Your objective: Check every line of the entries below for the word "rigid", and copy the ones that have it.
######
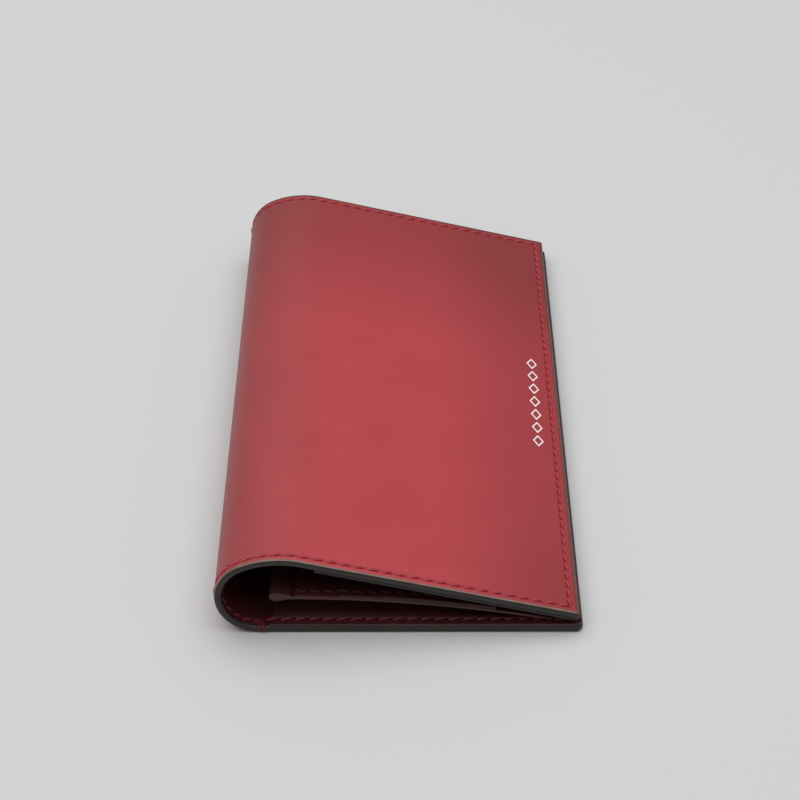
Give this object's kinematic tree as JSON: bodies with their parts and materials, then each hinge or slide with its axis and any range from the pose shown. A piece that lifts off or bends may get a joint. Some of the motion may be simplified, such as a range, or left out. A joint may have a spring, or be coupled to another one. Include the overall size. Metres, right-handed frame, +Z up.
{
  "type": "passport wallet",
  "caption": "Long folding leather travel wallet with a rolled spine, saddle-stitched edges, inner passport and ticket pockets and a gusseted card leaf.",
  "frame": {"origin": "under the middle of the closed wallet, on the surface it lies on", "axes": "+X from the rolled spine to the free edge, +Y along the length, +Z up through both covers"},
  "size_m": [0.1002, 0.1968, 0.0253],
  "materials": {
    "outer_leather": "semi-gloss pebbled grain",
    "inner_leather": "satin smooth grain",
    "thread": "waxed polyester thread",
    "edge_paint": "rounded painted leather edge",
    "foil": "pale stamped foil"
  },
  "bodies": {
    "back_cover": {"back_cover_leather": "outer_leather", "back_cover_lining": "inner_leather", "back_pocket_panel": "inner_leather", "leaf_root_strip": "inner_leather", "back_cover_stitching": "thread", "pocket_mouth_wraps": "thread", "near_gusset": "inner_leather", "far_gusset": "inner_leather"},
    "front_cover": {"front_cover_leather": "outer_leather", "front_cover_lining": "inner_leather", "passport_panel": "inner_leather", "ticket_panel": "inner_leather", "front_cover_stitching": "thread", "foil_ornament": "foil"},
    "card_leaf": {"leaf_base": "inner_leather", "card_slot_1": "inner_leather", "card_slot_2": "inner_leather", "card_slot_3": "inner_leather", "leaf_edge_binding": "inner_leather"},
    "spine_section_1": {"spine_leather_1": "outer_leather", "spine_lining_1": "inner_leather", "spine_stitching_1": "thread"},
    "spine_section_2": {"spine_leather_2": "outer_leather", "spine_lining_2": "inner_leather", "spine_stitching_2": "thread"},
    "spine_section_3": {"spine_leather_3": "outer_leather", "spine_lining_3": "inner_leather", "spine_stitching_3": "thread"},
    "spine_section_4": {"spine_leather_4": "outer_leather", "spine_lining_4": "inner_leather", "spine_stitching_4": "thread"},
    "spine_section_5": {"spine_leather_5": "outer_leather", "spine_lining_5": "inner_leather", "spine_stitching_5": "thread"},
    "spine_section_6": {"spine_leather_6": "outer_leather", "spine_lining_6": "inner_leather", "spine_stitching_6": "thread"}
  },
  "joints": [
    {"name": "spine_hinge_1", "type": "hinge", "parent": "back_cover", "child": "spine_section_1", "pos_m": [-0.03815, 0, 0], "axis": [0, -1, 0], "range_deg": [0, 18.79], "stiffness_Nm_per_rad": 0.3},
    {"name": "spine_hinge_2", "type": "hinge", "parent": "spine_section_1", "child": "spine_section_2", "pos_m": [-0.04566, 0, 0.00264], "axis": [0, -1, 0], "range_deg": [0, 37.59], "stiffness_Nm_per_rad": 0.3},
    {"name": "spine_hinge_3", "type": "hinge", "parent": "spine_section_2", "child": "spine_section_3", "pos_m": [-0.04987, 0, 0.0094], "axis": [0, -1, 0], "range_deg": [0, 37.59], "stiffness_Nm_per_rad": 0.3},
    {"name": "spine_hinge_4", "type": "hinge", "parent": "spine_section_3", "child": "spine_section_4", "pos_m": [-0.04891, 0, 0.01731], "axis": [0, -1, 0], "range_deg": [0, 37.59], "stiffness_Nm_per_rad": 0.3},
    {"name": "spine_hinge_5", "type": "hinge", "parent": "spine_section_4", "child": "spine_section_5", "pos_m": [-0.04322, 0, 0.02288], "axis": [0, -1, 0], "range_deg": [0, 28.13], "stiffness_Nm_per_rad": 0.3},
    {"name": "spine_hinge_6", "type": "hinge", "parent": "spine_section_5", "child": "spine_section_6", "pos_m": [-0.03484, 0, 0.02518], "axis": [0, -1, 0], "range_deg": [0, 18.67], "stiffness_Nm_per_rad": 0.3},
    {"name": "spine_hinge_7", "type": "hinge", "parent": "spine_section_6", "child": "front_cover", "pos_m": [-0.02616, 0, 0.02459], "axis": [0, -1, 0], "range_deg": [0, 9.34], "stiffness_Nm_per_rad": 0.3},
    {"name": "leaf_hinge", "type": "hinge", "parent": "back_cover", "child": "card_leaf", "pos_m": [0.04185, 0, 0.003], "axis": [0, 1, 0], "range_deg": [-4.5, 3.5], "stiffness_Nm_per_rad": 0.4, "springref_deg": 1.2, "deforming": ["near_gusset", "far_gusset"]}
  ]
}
######
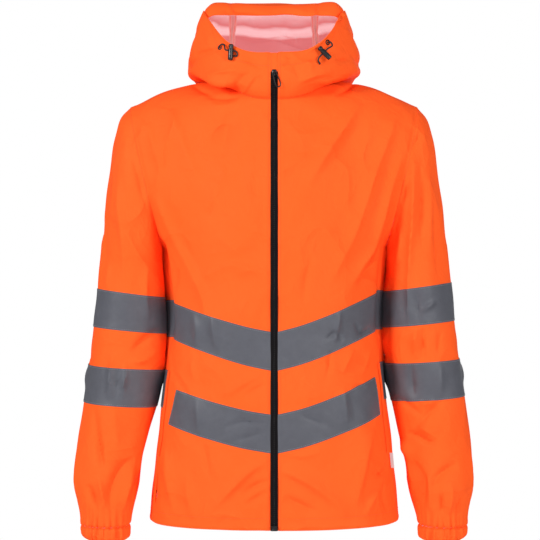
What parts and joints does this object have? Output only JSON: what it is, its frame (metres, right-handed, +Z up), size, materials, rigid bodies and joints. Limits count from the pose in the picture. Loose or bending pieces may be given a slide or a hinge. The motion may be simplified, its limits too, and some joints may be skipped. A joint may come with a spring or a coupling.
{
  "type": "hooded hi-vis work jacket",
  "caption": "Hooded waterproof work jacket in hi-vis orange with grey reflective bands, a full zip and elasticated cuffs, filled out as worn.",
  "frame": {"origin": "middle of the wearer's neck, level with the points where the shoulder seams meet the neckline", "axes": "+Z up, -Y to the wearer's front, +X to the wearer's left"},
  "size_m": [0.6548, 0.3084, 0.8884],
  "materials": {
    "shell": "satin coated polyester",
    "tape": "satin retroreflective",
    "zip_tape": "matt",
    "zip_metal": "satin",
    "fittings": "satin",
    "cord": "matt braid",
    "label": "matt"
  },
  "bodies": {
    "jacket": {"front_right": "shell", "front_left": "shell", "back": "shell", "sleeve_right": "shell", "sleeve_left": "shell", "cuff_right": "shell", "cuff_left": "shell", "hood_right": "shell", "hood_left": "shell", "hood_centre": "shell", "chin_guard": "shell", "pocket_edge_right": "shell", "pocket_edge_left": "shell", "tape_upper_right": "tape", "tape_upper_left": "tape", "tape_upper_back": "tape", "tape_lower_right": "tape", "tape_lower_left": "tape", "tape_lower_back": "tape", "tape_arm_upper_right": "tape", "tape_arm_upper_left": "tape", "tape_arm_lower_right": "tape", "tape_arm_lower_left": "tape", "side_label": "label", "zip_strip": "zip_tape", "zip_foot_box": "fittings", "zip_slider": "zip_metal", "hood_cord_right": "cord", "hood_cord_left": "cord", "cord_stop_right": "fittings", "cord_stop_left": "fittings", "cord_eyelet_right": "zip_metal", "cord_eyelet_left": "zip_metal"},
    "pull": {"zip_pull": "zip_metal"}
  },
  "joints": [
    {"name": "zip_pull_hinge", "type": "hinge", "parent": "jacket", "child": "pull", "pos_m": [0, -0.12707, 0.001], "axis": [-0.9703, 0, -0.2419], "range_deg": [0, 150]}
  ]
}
######
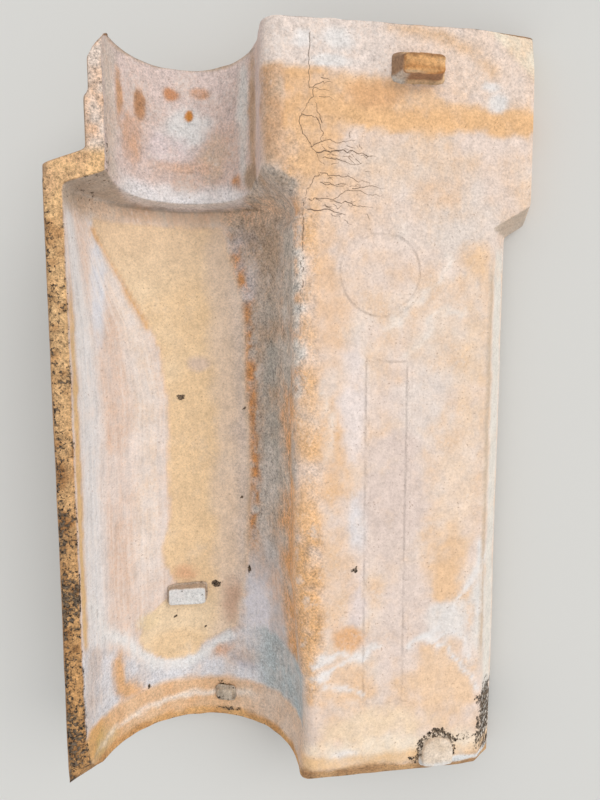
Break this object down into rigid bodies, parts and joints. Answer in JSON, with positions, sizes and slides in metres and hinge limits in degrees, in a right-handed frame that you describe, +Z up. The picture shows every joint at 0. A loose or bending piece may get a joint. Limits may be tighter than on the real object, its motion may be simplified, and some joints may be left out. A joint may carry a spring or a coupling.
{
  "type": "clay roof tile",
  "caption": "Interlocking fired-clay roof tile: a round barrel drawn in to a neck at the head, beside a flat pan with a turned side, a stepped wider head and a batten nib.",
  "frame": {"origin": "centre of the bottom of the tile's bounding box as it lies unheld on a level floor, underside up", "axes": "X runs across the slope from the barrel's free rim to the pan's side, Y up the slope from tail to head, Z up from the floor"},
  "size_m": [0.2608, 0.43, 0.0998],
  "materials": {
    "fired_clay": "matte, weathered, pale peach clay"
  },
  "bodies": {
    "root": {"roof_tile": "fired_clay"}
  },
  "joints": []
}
######
Answer for this exercise:
What parts and joints does this object have? Output only JSON: what it is, its frame (metres, right-handed, +Z up), size, materials, rigid bodies and joints. Limits count from the pose in the picture. Loose or bending pieces may be given a slide or a hinge. The motion may be simplified, its limits too, and some joints may be skipped. A joint may come with a spring or a coupling.
Break this object down into rigid bodies, parts and joints. Answer in JSON, with positions, sizes and slides in metres and hinge limits in degrees, in a right-handed frame that you describe, +Z up. The picture shows every joint at 0. A loose or bending piece may get a joint. Limits may be tighter than on the real object, its motion may be simplified, and some joints may be left out. A joint may carry a spring or a coupling.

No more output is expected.